A recent oversight by the Newport City Council raised questions about an apparent open meeting law violation involving City Administrator Deb Hill’s performance evaluation.

The city’s elected officials failed to provide a public summary of Hill’s one-year job review during the March 20 regular council meeting, when state law specifies it should have been summarized. It’s the second time the council did not summarize a Hill review as state law requires, and a similar action by another local elected body two years ago drew a rebuke from state officials who review open meeting complaints.

Hill’s evaluation was listed on the March 6 regular council meeting agenda and council member Tom Ingemann, filling in for Mayor Tim Geraghty, announced that there would be a closed meeting to conduct the evaluation, as is allowed under state law.

However, the Minnesota Open Meeting Law also states: “The public body must summarize the conclusions of the evaluation at its next open meeting.”

March 20 was the council’s next regular open meeting. No summary of Hill’s March 6 evaluation was provided.

“I just completely forgot,” Geraghty said in an interview.

Geraghty, who was out of town during the March 6 meeting, said he knew the closed meeting would occur during his absence and gave the council the green light to conduct the evaluation.

“I did complete the (evaluation) form and I did give it to her and talked with her individually, so she had my feedback,” Geraghty said.

This is the second time Newport city officials neglected to provide a brief summary of Hill’s performance evaluation at its next regular meeting. Her six-month evaluation, conducted on Aug. 1, 2013, was not summarized publicly at the Aug. 15, 2013, meeting.

Attorney Mark Anfinson, who represents the Minnesota Newspaper Association and is considered an expert on issues relating to the Minnesota Open Meeting Law, said the city’s failure to provide a summary is a violation of the law.

“It’s very clear under the law, specifically under the open meeting law, and under advisory opinions issued by the state, that a summary is supposed to be provided at the next open session of the council,” Anfinson explained. “So if that doesn’t happen, it’s pretty clear that it does not comply with the law.”

Anfinson said while the infraction is minor, what is more questionable is the number of times it has occurred.

“If they simply don’t comply within a significant amount of time, it begs the question as to what is going on,” he said, adding repeated offenses could be grounds for the issuance of an opinion from the state’s Department of Administration.

“There is also the issue of magnitude,” he said. “If you don’t provide the summary at the very next meeting, it’s not a huge problem if you provide it a week or several weeks later. But it’s not hard to do in the first place.”

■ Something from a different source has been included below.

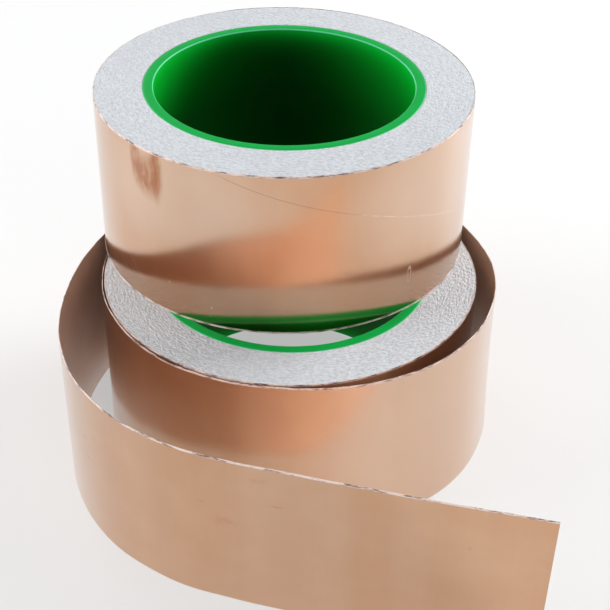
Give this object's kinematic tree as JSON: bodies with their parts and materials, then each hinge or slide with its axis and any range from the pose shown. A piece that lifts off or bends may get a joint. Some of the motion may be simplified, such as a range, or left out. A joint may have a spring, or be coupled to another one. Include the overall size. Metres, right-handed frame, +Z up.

Geraghty said the council would speak about the evaluation at its Thursday, April 3, meeting.

Hill said she felt the most recent evaluation went well and that she enjoys her job.

“I think we’re satisfied with her performance,” Geraghty echoed.

Newport City Attorney Fritz Knaak did not return calls for comment on the timing of the evaluation summaries.

It’s not the first time local elected officials were tripped up by the state open meeting law.

In 2012, the South Washington County School Board conducted a performance evaluation for then-Superintendent Mark Porter. The evaluation was given during a workshop prior to the Dec. 15, 2012, meeting but was not discussed at the regular meeting later that evening.

The Bulletin requested an opinion from the state office that reviews open meeting law complaints. The Department of Administration’s Information Policy Analysis Division concluded that the School Board had violated the open meeting law.